İsmi ne olacağı konusunda henüz karar verilmemiş olsa da öne sürülen federatif yapı önerisinin çevre ülkelerin Kürt fobisini frenleyebileceği söylenmekte. Kürtler, Araplar, Türkmenler, Ezidiler, Hıristiyanların içinde yer alacakları federal bir devlet konuşuluyor. Bu formülasyonun Suriye Kürt bölgesinde SGD-PYD öncülüğündeki farklı yapılanmadan etkilenmediğini söylemek doğru olmaz. Çünkü düne kadar federal bir Kürt bölgesi telaffuz dahi edilmezken halihazırda böyle bir durumun ortaya çıkması Suriye’de SGD-PYD'nin kafasındaki yapılanmadan bağımsız olamaz. Özellikle Erbil-Süleymaniye iktidar mücadelesine de olumlu bir gönderme içeriyor gibi. Çünkü, aynı zamanda KDP’nin tekelinin kalkacağı sinyali veriliyor

Tüm olanları alt alta sıraladığımızda Iraklı Kürtlerin bağımsızlık referandumuna hakları olmadığı anlamı çıkmaz tabii ki. Mesut Barzani en büyük hayalinin bağımsız bir Kürt devleti olduğunu defalarca söylemiş, bunun tüm Kürtlerin bir hayali olduğunu da eklemiştir. Iraklı Kürtlerin bu kararına saygı göstermek gerekir.

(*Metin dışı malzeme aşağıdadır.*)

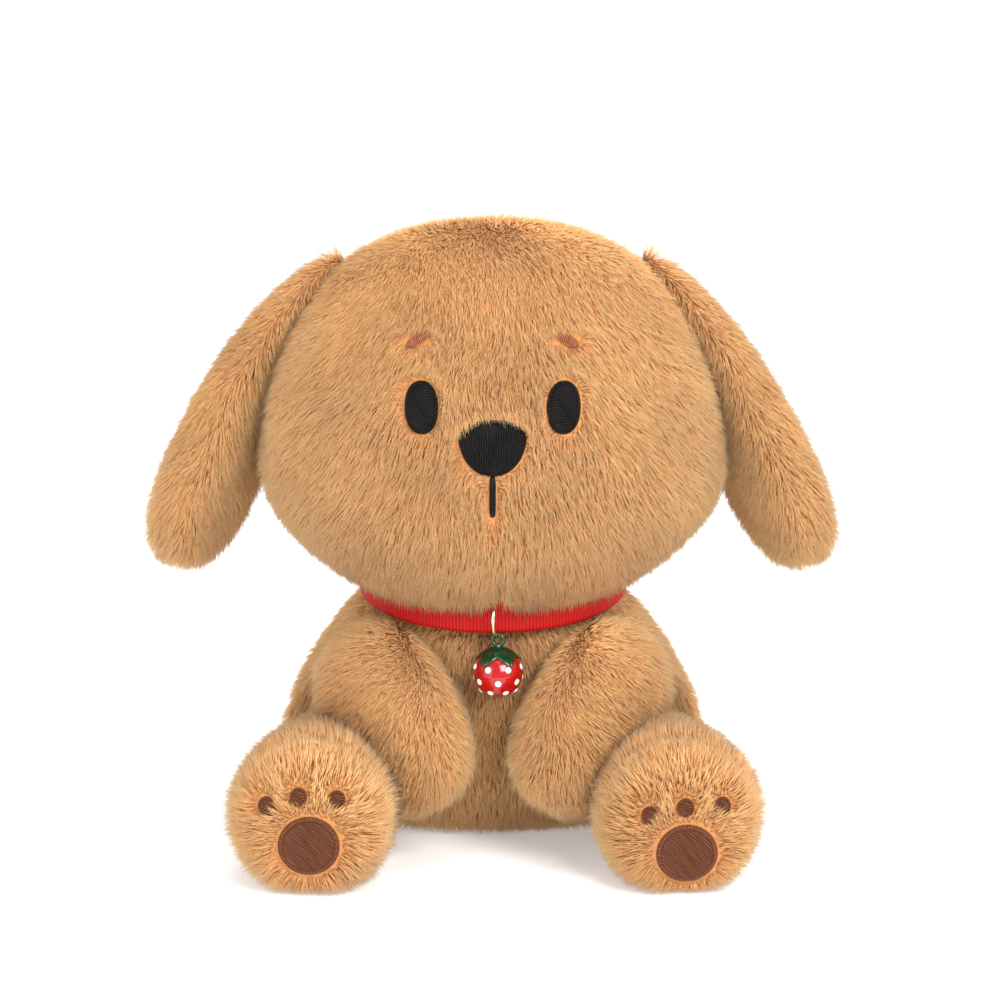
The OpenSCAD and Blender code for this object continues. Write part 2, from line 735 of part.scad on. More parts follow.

Yüz yıl önce Sykes-Picot'nun kaybedeni olan Kürtler, Ortadoğu yeniden şekillenirken, bu kez kazanmak istiyorlar. Çünkü bölgenin yükselen gücü olduklarının farkındalar. Ancak, Ortadoğu coğrafyasında sınırlar yeniden çizilirken herkesin sadece kendi inisiyatifi ile bunu gerçekleştireceği naifliğine düşmemek gerek. Sykes-Picot yok belki ama yine uzak-yakın emperyal güçler devrede. Kürtler uzun ince bir yolun başındalar. İşleri zor, yolları dikenli ama dünyadaki diğer uluslar gibi referandumda o bölgede yaşayanları gelecekleri konusunda karar vermeleri için sandık başına çağırmaya hakları var. Ötesi? Ötesi Ortadoğu'nun kaygan zeminine bağlı. Bağımsızlık oylaması tabii ki önemli. Ama ondan da önemlisi Türkler, Kürtler, Araplar ve tüm kadim hakların bir barış havzası içinde birlikte yaşamayı başarıp başaramayacakları.